Gavin Hood's Eye In The Sky treads around some very precarious moral issues with a deal of assuredness, which makes it all the more frustrating when the complex morals the film deals with don't quite receive the full payoff they deserved. This is a film with a script savvy enough to reference YouTube without sounding as though it is a hopelessly lost tourist who does not speak the language of the country in which it resides, but which also, ultimately, cannot speak the complex language of the myriad issues with which it juggles.

Guy Hibbert's slick script revolves ultimately around three female characters; a Colonel (Helen Mirren), one of her targets (Lex King) and the little girl (Aisha Takow) who may become collateral damage if the Colonel is able to execute her drone strike on said target. Involved in the discussion which develops are the pilot (Aaron Paul) who must pull the trigger, a General (Alan Rickman) representing the Colonel amongst politicians and an absent foreign minister (Iain Glen) with a serious case of food poisoning.
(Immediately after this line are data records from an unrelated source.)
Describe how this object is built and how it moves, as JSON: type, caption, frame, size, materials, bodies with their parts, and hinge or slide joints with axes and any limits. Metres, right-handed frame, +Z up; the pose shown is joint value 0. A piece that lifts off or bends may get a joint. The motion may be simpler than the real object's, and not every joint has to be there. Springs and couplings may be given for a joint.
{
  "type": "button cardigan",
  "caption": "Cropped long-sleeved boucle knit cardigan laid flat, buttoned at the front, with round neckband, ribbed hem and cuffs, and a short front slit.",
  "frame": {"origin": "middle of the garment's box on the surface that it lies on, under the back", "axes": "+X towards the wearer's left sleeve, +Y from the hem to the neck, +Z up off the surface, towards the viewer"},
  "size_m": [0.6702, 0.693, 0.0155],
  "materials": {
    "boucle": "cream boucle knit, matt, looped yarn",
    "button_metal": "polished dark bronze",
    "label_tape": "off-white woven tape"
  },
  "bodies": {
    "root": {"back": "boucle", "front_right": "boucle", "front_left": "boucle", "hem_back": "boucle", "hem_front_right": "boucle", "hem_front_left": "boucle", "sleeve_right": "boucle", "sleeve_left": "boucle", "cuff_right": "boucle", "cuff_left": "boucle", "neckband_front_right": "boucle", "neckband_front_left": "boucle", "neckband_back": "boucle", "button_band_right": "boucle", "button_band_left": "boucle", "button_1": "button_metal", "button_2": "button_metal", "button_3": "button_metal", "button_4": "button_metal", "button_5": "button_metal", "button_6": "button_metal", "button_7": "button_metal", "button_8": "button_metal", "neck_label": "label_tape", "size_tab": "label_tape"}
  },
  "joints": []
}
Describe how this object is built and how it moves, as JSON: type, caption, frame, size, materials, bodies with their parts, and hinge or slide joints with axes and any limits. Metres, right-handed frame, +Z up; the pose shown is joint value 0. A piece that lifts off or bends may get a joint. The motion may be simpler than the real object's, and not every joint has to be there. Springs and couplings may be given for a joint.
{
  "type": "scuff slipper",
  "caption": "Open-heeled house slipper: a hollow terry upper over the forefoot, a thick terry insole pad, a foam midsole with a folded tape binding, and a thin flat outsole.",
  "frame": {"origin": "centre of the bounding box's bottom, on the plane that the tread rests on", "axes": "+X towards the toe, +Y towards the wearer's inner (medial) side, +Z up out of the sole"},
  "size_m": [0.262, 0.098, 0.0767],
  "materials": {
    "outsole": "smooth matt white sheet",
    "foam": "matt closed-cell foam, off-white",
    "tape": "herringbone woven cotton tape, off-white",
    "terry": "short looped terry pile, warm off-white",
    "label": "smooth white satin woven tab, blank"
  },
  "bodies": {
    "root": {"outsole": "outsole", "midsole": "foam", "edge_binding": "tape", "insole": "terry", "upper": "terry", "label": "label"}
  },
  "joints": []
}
The narrative beings with several subtleties in tact, though the ultimate problem with the film is that it cannot maintain them at that level. The General, for example, is shown in a lighter scripting moment to be purchasing a doll (Rickman's deadpan reading of the box - 'you will hear her babbling when it is time for beddy-bies' - is classic deadpan Rickman genius). At first the moment seems humanising and throwaway, until you realise a parallel is being setup between the child the General is in the process of treating and Alia (Takow), whose life hangs partially in the opines of the same man. It's similar to the parallel narrative of the Mexican cop in Sicario, with about the same level of 'success'.
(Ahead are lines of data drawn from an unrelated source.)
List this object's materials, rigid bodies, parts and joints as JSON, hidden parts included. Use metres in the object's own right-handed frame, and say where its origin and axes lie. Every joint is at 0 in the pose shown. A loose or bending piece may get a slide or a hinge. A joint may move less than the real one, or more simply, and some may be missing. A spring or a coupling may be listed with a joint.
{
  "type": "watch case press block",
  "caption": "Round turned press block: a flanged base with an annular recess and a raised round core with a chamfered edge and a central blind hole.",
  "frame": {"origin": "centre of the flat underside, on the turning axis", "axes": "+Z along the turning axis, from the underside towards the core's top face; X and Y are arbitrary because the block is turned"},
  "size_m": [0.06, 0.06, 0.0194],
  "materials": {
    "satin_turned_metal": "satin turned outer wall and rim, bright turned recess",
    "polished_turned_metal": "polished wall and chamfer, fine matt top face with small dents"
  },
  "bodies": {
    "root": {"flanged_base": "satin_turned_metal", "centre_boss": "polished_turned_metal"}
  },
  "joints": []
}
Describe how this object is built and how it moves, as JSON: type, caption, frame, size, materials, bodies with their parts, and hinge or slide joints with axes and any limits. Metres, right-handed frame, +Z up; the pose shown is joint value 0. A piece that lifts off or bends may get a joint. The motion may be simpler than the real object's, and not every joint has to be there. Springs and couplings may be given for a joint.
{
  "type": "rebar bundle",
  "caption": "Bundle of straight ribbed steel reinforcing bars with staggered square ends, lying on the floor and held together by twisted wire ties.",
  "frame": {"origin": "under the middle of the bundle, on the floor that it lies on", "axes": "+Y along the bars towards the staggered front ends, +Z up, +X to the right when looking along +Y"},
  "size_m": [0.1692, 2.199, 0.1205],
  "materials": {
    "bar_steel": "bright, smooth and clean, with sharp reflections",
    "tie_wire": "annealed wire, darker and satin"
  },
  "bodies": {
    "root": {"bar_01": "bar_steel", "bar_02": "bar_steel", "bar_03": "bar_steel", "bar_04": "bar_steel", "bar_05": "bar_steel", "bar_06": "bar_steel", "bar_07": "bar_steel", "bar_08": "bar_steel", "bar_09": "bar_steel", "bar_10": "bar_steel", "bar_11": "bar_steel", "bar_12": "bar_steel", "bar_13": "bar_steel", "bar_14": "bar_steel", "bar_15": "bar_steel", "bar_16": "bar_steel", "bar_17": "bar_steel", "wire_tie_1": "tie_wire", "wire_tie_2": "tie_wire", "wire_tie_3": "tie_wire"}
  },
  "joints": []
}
This draining of subtlety continues as the film progresses, right up until the concluding moments, when Hood opts against the option of ending without clear resolution and lays it on thick, right up until the over-credits scenes. The humanising of the military also begins to grate. The propaganda-like point seems to be to address Wikileaks-esque reveals, redressing the balance of the military as heartless killers of innocents with evidence that they think these sorts of matters of life and death through. The point is laboured in the extreme though the complexities of said point are not entirely lost; Mirren's character does clearly want the military action but her justifications are to do with reasoned argument, not bloodlust. The politics of the film though are decidedly military-centric; Hood himself features as a Colonel and one of the few voices urging caution out of liberality, rather than self-preservation (Monica Dolan) is given a Rickman tongue-lashing and then silenced.

Not having the finesse to follow the morals through though, hurts the film more than if it had been less concerned with them. Man-behind-enemy-lines Barkhad Abdi has some tense scenes that are more successful straight Thriller. The chinking of Whitehall cutlery masks some sharp political insight. The very good though all becomes a little bit lost amongst Hood's direction, which is too respectful of some of his characters. There are arguably no real villains on screen for any definable time here, and that may well be the film's problem.




Eye In The Sky was playing on TalkTalk TV Store.


By Sam Turner. Sam is editor of Film Intel, and can usually be found behind a keyboard with a cup of tea. He likes entertaining films and dislikes the other kind. He's on , Twitter and several places even he doesn't yet know about.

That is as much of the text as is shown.